* **YOUR TASK**
Write out exactly the lines below that run from the one containing "cover_strip();" through the one containing "imported = [obj", both included, with no other lines.
-- begin --
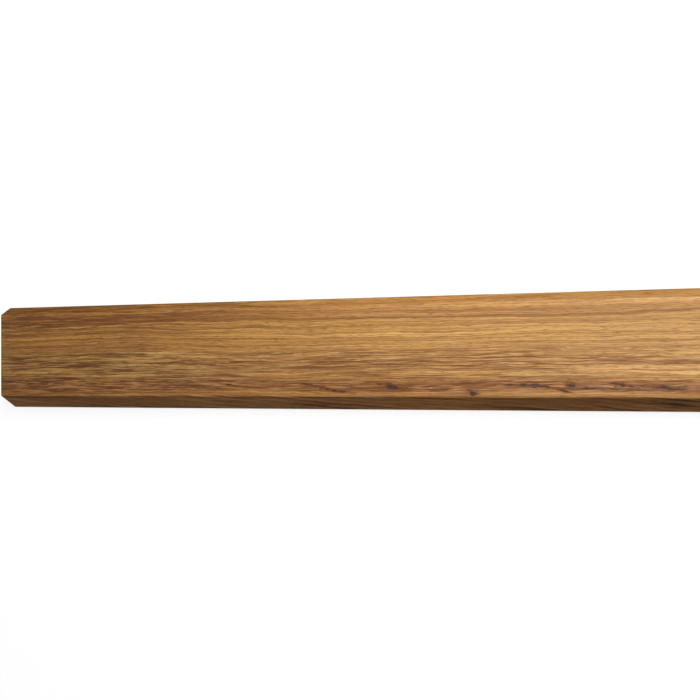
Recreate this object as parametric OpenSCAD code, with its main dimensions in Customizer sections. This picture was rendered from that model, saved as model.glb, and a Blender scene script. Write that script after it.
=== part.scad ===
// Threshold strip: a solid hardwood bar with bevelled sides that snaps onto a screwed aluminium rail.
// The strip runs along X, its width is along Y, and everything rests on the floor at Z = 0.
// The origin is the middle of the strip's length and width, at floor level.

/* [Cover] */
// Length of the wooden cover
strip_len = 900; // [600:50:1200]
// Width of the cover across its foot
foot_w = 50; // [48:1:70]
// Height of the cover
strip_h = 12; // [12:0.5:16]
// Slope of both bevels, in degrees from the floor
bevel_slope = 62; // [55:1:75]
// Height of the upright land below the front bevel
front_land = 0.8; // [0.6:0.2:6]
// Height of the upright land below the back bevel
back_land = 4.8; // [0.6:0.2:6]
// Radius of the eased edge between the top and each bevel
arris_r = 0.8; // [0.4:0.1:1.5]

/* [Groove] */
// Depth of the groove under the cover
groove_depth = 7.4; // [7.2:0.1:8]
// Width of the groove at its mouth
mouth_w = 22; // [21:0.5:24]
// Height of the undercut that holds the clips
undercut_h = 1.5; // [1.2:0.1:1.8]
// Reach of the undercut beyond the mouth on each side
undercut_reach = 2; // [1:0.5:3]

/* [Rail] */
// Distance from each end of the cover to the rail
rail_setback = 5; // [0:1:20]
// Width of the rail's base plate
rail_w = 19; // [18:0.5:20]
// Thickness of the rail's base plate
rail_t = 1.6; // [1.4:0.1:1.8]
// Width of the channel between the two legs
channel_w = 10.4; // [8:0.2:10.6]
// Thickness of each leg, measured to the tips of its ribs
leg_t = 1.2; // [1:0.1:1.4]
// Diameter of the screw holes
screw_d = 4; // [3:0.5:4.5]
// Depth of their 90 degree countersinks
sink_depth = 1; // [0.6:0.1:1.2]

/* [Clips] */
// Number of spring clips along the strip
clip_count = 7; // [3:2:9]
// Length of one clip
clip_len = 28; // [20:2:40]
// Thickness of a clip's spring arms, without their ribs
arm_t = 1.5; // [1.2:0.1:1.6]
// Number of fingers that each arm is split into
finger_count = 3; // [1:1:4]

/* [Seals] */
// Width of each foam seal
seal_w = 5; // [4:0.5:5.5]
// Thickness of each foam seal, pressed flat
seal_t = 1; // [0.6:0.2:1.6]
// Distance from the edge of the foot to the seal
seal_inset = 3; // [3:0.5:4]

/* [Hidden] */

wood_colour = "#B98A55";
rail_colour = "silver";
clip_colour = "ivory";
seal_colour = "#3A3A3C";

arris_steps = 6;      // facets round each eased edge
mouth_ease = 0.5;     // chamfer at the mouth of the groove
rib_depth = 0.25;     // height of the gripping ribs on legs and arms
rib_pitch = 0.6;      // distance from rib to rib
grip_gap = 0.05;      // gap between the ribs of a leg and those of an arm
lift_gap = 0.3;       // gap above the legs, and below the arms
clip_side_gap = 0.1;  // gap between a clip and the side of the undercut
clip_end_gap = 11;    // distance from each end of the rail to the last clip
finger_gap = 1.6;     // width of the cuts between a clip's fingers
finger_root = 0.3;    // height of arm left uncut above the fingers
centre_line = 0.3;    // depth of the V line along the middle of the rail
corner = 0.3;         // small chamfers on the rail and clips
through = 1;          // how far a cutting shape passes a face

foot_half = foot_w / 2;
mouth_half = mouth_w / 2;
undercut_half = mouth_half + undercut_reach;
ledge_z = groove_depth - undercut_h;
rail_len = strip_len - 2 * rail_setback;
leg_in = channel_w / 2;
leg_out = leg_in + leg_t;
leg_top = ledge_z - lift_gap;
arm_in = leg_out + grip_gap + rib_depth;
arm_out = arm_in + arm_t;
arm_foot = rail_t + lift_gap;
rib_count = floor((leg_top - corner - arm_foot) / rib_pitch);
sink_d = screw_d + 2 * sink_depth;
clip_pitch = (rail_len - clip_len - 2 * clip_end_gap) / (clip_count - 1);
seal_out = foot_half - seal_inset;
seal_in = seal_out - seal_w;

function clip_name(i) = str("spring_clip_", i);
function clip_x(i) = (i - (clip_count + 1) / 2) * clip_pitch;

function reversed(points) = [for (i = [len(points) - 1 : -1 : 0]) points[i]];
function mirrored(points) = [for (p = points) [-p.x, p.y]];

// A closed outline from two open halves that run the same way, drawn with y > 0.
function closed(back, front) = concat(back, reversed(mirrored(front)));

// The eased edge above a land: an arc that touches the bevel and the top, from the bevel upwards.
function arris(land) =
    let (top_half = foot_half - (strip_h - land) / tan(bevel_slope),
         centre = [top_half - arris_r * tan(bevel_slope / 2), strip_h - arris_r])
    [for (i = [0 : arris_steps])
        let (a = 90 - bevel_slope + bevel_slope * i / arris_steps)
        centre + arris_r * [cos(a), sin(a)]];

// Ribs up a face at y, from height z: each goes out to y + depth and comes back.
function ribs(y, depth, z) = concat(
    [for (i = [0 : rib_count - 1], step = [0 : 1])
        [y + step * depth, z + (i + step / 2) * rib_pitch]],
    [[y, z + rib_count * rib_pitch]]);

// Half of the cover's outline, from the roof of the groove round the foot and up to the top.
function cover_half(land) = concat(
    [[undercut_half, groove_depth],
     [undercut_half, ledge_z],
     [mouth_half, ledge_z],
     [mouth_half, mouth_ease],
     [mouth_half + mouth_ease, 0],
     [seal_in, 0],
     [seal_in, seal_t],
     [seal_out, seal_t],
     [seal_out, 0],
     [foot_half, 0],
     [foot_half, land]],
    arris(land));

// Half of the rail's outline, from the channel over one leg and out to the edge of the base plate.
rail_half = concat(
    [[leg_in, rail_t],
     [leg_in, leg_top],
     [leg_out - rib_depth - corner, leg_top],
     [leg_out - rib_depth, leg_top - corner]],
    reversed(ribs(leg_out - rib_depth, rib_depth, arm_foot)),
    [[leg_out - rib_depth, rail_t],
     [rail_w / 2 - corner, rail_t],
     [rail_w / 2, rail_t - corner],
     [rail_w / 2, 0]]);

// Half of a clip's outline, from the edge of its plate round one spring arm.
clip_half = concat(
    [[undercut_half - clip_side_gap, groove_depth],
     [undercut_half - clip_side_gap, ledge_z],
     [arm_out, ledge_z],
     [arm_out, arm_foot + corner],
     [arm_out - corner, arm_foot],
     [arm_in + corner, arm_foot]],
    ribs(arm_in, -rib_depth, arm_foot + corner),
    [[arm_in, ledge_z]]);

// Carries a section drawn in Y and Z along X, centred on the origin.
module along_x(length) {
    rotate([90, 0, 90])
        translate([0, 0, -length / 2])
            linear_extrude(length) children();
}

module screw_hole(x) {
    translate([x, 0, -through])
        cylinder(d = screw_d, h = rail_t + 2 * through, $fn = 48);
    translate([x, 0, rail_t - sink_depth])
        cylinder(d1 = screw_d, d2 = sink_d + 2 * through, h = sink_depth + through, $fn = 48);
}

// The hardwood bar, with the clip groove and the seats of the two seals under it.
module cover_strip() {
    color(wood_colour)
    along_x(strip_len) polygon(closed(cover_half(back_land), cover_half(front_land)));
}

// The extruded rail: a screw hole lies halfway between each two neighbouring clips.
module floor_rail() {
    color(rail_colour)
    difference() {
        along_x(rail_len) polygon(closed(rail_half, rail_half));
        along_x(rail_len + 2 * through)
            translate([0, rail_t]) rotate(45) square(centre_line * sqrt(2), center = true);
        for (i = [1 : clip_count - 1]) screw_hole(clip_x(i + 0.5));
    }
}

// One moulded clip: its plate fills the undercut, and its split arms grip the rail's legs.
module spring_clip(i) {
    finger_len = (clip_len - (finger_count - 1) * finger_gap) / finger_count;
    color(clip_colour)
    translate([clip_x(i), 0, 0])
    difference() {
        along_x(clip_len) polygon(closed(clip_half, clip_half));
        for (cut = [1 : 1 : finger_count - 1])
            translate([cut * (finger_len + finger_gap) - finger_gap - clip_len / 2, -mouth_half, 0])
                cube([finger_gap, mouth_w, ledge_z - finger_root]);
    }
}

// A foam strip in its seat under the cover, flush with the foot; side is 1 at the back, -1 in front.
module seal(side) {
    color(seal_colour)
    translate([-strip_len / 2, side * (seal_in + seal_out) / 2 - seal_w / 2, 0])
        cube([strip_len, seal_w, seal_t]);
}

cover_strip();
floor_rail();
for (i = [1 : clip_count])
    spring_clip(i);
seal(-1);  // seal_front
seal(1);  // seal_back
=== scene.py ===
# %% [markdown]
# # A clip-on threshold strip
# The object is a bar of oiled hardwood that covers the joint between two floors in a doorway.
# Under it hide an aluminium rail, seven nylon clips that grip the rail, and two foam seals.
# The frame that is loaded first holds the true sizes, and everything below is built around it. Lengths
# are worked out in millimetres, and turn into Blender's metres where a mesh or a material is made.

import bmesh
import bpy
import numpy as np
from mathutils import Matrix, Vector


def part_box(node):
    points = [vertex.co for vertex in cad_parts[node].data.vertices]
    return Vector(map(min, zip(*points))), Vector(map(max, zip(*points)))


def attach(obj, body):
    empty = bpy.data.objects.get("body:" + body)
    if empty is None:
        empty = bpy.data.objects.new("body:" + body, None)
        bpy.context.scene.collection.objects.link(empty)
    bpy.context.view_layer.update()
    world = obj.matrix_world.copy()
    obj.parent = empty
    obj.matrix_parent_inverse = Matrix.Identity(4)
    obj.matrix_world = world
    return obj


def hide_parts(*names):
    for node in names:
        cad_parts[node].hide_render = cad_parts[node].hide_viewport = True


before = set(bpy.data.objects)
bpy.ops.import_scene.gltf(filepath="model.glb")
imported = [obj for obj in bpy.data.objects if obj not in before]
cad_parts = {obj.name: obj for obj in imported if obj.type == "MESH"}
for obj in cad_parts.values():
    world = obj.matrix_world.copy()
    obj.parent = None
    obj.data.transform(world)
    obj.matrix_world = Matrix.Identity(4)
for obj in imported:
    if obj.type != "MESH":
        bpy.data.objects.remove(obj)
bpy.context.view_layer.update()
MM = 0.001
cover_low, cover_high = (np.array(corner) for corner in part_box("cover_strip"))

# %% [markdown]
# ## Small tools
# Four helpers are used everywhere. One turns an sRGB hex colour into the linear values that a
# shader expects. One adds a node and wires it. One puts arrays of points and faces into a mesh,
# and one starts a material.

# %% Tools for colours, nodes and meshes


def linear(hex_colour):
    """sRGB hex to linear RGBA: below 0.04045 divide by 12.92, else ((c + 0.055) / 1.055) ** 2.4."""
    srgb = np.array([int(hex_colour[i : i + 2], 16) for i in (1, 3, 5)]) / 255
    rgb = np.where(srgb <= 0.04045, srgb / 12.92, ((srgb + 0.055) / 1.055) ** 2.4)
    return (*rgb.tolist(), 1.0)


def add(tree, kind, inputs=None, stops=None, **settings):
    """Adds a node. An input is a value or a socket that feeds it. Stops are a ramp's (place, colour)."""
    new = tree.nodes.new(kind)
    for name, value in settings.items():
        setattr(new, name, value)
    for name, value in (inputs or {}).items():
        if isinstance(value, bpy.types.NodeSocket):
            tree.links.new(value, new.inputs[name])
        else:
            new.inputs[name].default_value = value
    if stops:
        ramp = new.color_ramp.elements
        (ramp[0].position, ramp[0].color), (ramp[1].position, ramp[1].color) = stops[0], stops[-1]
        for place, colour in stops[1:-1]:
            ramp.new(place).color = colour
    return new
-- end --
* **REPLY**
cover_strip();
floor_rail();
for (i = [1 : clip_count])
    spring_clip(i);
seal(-1);  // seal_front
seal(1);  // seal_back
=== scene.py ===
# %% [markdown]
# # A clip-on threshold strip
# The object is a bar of oiled hardwood that covers the joint between two floors in a doorway.
# Under it hide an aluminium rail, seven nylon clips that grip the rail, and two foam seals.
# The frame that is loaded first holds the true sizes, and everything below is built around it. Lengths
# are worked out in millimetres, and turn into Blender's metres where a mesh or a material is made.

import bmesh
import bpy
import numpy as np
from mathutils import Matrix, Vector


def part_box(node):
    points = [vertex.co for vertex in cad_parts[node].data.vertices]
    return Vector(map(min, zip(*points))), Vector(map(max, zip(*points)))


def attach(obj, body):
    empty = bpy.data.objects.get("body:" + body)
    if empty is None:
        empty = bpy.data.objects.new("body:" + body, None)
        bpy.context.scene.collection.objects.link(empty)
    bpy.context.view_layer.update()
    world = obj.matrix_world.copy()
    obj.parent = empty
    obj.matrix_parent_inverse = Matrix.Identity(4)
    obj.matrix_world = world
    return obj


def hide_parts(*names):
    for node in names:
        cad_parts[node].hide_render = cad_parts[node].hide_viewport = True


before = set(bpy.data.objects)
bpy.ops.import_scene.gltf(filepath="model.glb")
imported = [obj for obj in bpy.data.objects if obj not in before]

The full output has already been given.